You are currently viewing Candi Bima Telah Dipugar

Candi Bima Telah Dipugar

Dataran tinggi Dieng terkenal karena banyaknya peninggalan bangunan suci berupa candi dari masa pengaruh Hindu di Indonesia sekitar abad ke 7 – 8  Masehi. Dieng berasal dari dua kata dari bahasa Jawa Kuno yaitu di dan hyang. Kata di berarti tempat atau gunung sedangkan istilah hyang mempunyai arti leluhur atau dewa, dengan demikian Dieng atau di hyang dapat diartikan sebagai tempat tinggal para dewa. Lokasi Dieng yang berada  di tempat tinggi tampaknya cocok dengan istilah tersebut sehingga tepat jika di daerah tersebut didirikan sebuah kompleks bangunan pemujaan berupa candi.

Candi Bima merupakan salah satu bangunan suci yang menempati kawasan di dataran tinggi Dieng dan memiliki tipe yang berbeda dengan candi-candi lainnya. Candi Bima memiliki ciri arsitektur khas yaitu bangunan candi berarsitektur perpaduan India Selatan dan India Utara. Selain itu keunikan lain Candi Bima adalah memiliki unsur seni hias yang sangat langka yaitu motif hias ”kudu”. Motif hias “kudu” merupakan kombinasi motif lengkung tapal kuda dan wajah manusia yang terletak  pada bagian atap Candi Bima.

Bertolak dari nilai penting Candi Bima sebagai bangunan cagar budaya beserta kondisinya  yang telah menunjukkan indikasi terjadinya kerusakan dan pelapukan yang mengancam kelestariaannya, maka Balai Pelestarian Cagar Budaya Jawa Tengah perlu melakukan tindakan pemugaran terhadap bangunan Candi Bima dalam beberapa tahapan.
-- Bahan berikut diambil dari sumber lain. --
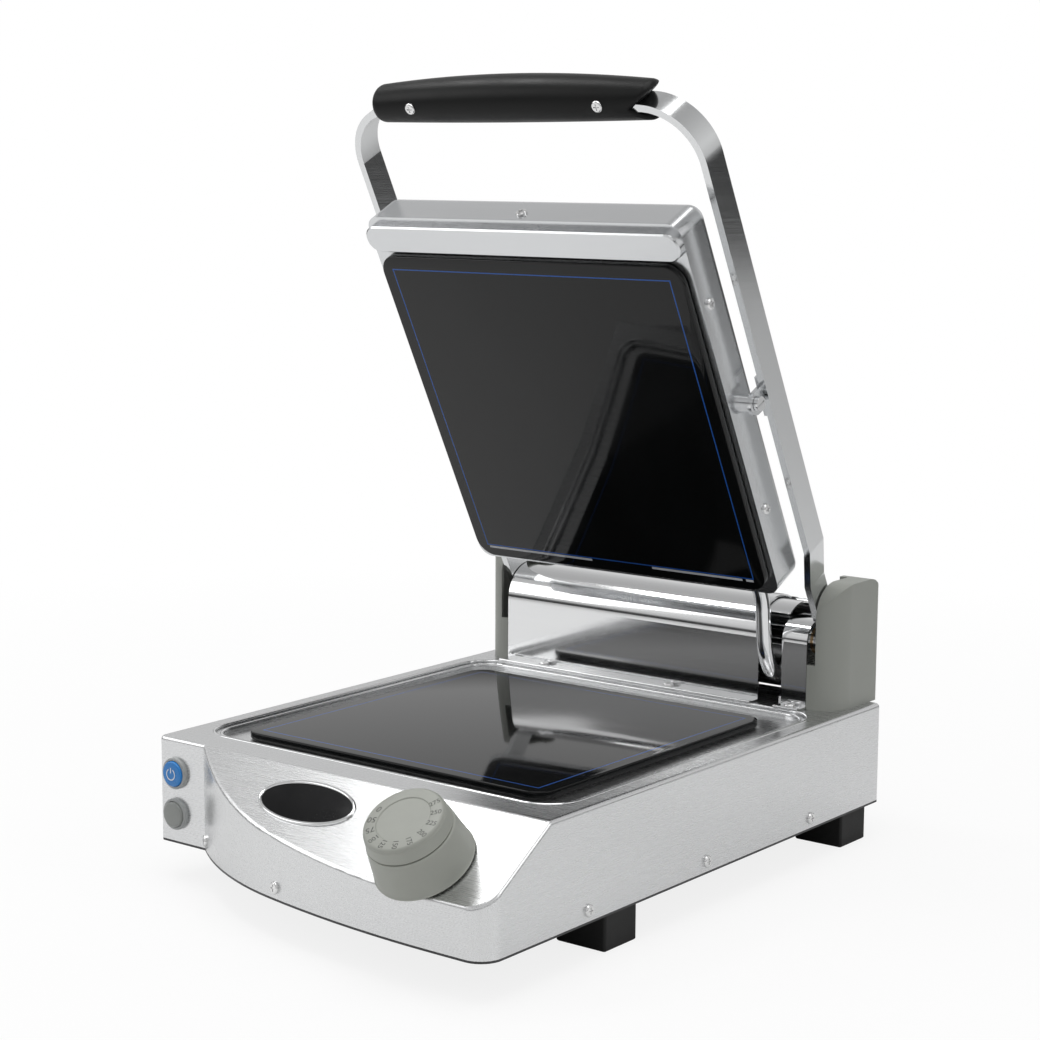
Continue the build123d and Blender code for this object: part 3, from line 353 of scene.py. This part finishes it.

Tahap awal sebelum dilakukan pemugaran adalah kegiatan Studi Teknis  Arkeologi Candi Bima pada bulan Maret tahun 2012. Berdasarkan hasil studi tersebut diketahui bahwa kondisi Candi Bima cukup mengkhawatirkan dengan temuan lubang di bawah pondasi candi yang dapat mengganggu stabilitas bangunan. Lubang tersebut terjadi akibat lapisan tanah di bawah bangunan candi mengalami pengikisan sehingga dikhawatirkan dapat mengakibatkan bangunan Candi Bima melesak bahkan runtuh. Selain itu komponen batu – batu Candi Bima juga mengalami pelapukan dan kerusakan dan perlu dilakukan serangkaian tindakan penyelamatan. Faktor-faktor penyebab terjadinya pelapukan dan kerusakan pada Candi Bima antara lain faktor usia bahan bangunan, faktor lingkungan  dan  faktor manusia.

Bertolak dari hasil kajian teknis arkeologi tersebut,  tahap pertama pemugaran yang dimulai pada tahun 2012 sasarannya adalah pembongkaran total dan dilakukan penggalian di bawah pondasi bangunan Candi Bima sekaligus penelitian arkeologi dan geologi, serta penelitian struktur bangunan Candi Bima.  Tahap kedua dilaksanakan pada tahun 2013 dengan pekerjaan rebuilding dan konservasi bagian kaki sampai dengan tubuh candi. Sedangkan tahun 2014 dilakukan rebuilding bagian atap candi dan penataan lingkungan di area Candi Bima.

Pemugaran dan penataan lingkungan yang dilakukan terhadap Candi Bima telah selesai sesuai dengan capaian  target yang diharapkan. Namun upaya pelestarian tidak berhenti sampai di sini saja. Masih banyak  pekerjaan yang harus dilaksanakan pasca pemugaran Candi Bima. Pelestarian dan pengelolaan Candi Bima yang sesuai dengan semangat Undang – Undang RI No. 11 tahun 2010 tentang cagar budaya harus ditempuh. Atas dasar inilah maka Candi Bima penting untuk dilestarikan dan dikelola secara tepat melalui upaya pelindungan, pengembangan, dan pemanfaatan dalam rangka memajukan kebudayaan nasional untuk sebesar-besarnya kemakmuran rakyat. Selin itu, Candi Bima sebagai cagar budaya juga dapat dijadikan sebagai salah satu sumber pembelajaran nilai – nilai kepribadaian sebuah bangsa dan untuk itu menjadi tanggung jawab bersama untuk melestarikan dan menyampaikan nilai – nilai yang terkandung di balik berdirinya Candi Bima tersebut kepada masyarakat (Dok.BPCB Jateng).